As Parliament goes on recess this week, it will reconvene on June 6, 2013 for the President to give his state of the nation address and again on June 14 for the national budget for the 2013/2014 financial year to be read.

The committee has rejected the Government proposal of allocating sh10b to the Presidential Initiative on Banana Industrial Development (PIBID) which has so far taken over sh50b but leaves a lot to be desired in showcasing value for money as the Auditor General’s reports have indicated.

The committee notes that earlier  projections of GDP growth have been revised downwards from the 5.4%, which the Government projected while reading the budget for this current year, to 4.1% for the next 2013/2014 financial year.

“The committee feels the economy is heading towards a recession. The Government may consider implementing measures to stimulate economic growth back to the National Development Plan of 7.3% per annum,” the committee recommended.

The committee is concerned that the domestic revenue to the GDP ratio has stagnated at only 13.0% and with the withdrawal of the donor support, the Government is headed for tough times.

Raising concern over poor service delivery partly due to high rate of corruption, the committee report advises government to initiate reforms to address the governance and financial management systems by instituting stringent controls over budget execution and strengthening cash management by introducing a treasury single account.

The total budget estimate for the next financial year stands at sh12trillion (sh12,005.4b) out of which sh8,843.4b is expected from domestic revenues, sh49.6b from external support, sh2,332.6b from project support and sh779.8b from the domestic banking system. The overall available resources will amount sh11,695.74b.

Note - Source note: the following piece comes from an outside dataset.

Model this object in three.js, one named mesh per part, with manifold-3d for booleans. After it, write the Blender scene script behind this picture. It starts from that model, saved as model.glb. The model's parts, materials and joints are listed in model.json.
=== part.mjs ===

If money from external sources is excluded, the money available for the next financial year is sh9,363.09b from which sh908.5b will be used on interest payment to service our external and domestic debt obligations.

It raises concern that contrary to the 2003 Maputo Declaration, African governments committed to allocate not less than 10% of their national budgets to agriculture and the NRM caucus resolution of 2012 that agriculture would be given 7% of the national budget, it is getting only 3.4%.

The committee wants the Government to provide additional sh25.75b over and above the current proposed sh9b for 2013/2014 for seedlings, fertilisers and pesticides to be given to the farmers.

The budget committee has also recommended that government provides an additional sh25b to facilitate the promotion, acquisition and utilisation of agricultural mechanisation technologies for increased production and productivity.

The committee also backed the plan by government to establish tight measures for saving wasted public funds within government ministries, departments and agencies to save sh33.28b.

Government’s priorities for the 2013/2014 financial year in the importance include maintenance of national security and defence, infrastructure development in transport and energy, enhancement of science, technology and innovation for industrialisation, competitiveness and employment, enhancing agricultural production and increased productivity; human capital development, and strengthening institutional governance and public service delivery.

According to the draft budget for 2013/2014, the budget for security will be increased to sh1045.9b from the sh945.1b which was approved in the ending financial year.

The energy and mineral development sector budget will also be increased from the 1481.8b for the current financial year to sh1762.2b in the forthcoming financial year.

The budget for the health sector will also be increased from sh852.2b to sh930.5b but the education budget will be reduced from sh1592.5b which was approved for the current year to sh1555b in the 2013/2014 budget.

Other key sectors whose budget has been reduced are the agriculture sector which has been allocated 3.3% (384.2b) of the national budget compared to the 3.5% it got in the current year.

The tourism, trade and industry sector has been reduced from the sh72.5b it got in the current year to sh51.2b in the forthcoming financial year.

The budget for the works and transport sector has continued to take the lion’s share of the national budget (15.1%) with an allocation of sh1769.7b which is higher than the sh1650.7b it got in the current year.

The water and environment sector’s budget has been increased to sh382.3b from sh354.1b it got for the ending year.

Public sector management budget also increased from sh1044.5b to sh1121.1b and public administration budget increased from sh238.8b to sh357.3b.

The information and communications technology budget has slightly reduced from sh15.5b to sh15.3b while the budget for parliament has remained the same at sh235.4b despite previous demands for it to be increased.

The social development budget has reduced from sh58b to only sh26.3b for the next financial year and the accountability budget has also been reduced from sh580.1b to sh539.8b in the next budget.

The budget for justice/law and order has also increased from sh537.6b it got this ending year to sh551.5b.

A special fund of sh20b has been created in the 2013/2014 budget for the restocking programme in Teso, Lango, Acholi and West Nile.